O trabalho mudou e continuará se transformando num ritmo difícil de ser acompanhado até por empresas mais contemporâneas. As tecnolo­gias transformaram nossa vida. Não somos os mesmos — e já não vivemos como nossos pais. E foi assim, graças a uma postura autista da sociedade, que a legislação que rege o traba­lho no Brasil ganhou merecidamente o título de a pior do mundo.

É a pior, entre outras razões, por ser um monumento à hipocrisia. Nossa lei determina que sejam pagos adicionais de insalubridade a trabalhadores submetidos a altas tempera­tu­ras — embora ninguém diga o que isso significa.

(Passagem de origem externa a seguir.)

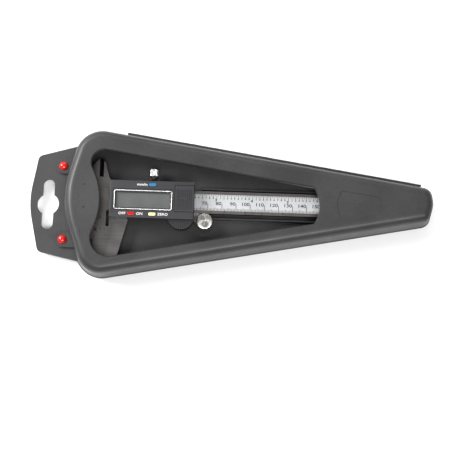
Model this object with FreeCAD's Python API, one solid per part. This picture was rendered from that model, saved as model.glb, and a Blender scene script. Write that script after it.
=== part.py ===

É o fim do trabalho ao ar livre nos trópicos, ainda que não seja neces­sário nenhum esforço para encontrar milhares de brasileiros trabalhando como lixeiros, carteiros, pedreiros e vendedores — e assim será até que um gênio do Vale do Silício descubra uma nova maneira de desempenhar esse tipo de atividade.

Enquanto isso, os juízes do Tra­balho estarão a postos sempre que alguém decidir “buscar seus direitos na Justiça”. Jornadas flexíveis são o sonho das novas gerações de profissionais qualificados. Mas, no Brasil de 2013, é um perigo negociar 15 minutos a mais ou a menos no horário de almoço. A lei manda: 1 hora para todo mundo — até para quem não quer.

Por favor, pense 2 minutos antes de dizer que movimentos pa­ra modernizar as leis trabalhistas são cortinas de fumaça pa­ra quem quer simplesmente extirpar “os direitos conquista­dos pelos trabalhadores brasileiros”. Os Estados Unidos têm uma das legislações mais flexíveis do mundo — e ninguém vai me convencer de que, em termos gerais, o trabalhador americano tem uma vida pior que a do brasileiro.

Também não serve como argumento nossa atual situação de quase ple­no emprego, com trabalhadores sorridentes, balançando a carteira profissional ao vento, numa cena típica de programa eleitoral gratuito.

Restritiva por natureza, nossa septuage­nária CLT não vale para todo mundo. Temos uma população economicamente ativa de pouco mais de 100 milhões de pessoas. Mais da metade delas não está vinculada a esse conjunto de leis. Para mais de 52 milhões de brasileiros — empreendedores, autônomos, empregados de pequenas compa­nhias —, o trabalho se amolda à necessidade ou à liberdade.

É evidente que o Brasil vive numa espécie de buraco negro de produtividade em vários setores da economia. Mudar esse quadro depende basicamente de nossa capacidade de inovar, qualificar a mão de obra e instituir uma regulação que concilie os interesses de trabalhadores e empresas.

Descumprir a lei, por mais anacrônica, perversa e irracional que ela seja, não é uma opção. Leis são feitas para ser cumpridas. A opção é lutar para transformá-las.

Nas últimas sete décadas, os interesses políticos e eleitorais têm levado a melhor — tal­vez por pura incompetência do discurso da iniciativa privada. Setenta anos é bastante tempo. Boa parte dele foi desperdiçada pelo imobilismo. Podemos até escolher conviver mais 70 anos com a lei que está aí. Mas é preciso ficar claro que haverá um preço a pagar. A decisão vale a forma como viveremos no futuro.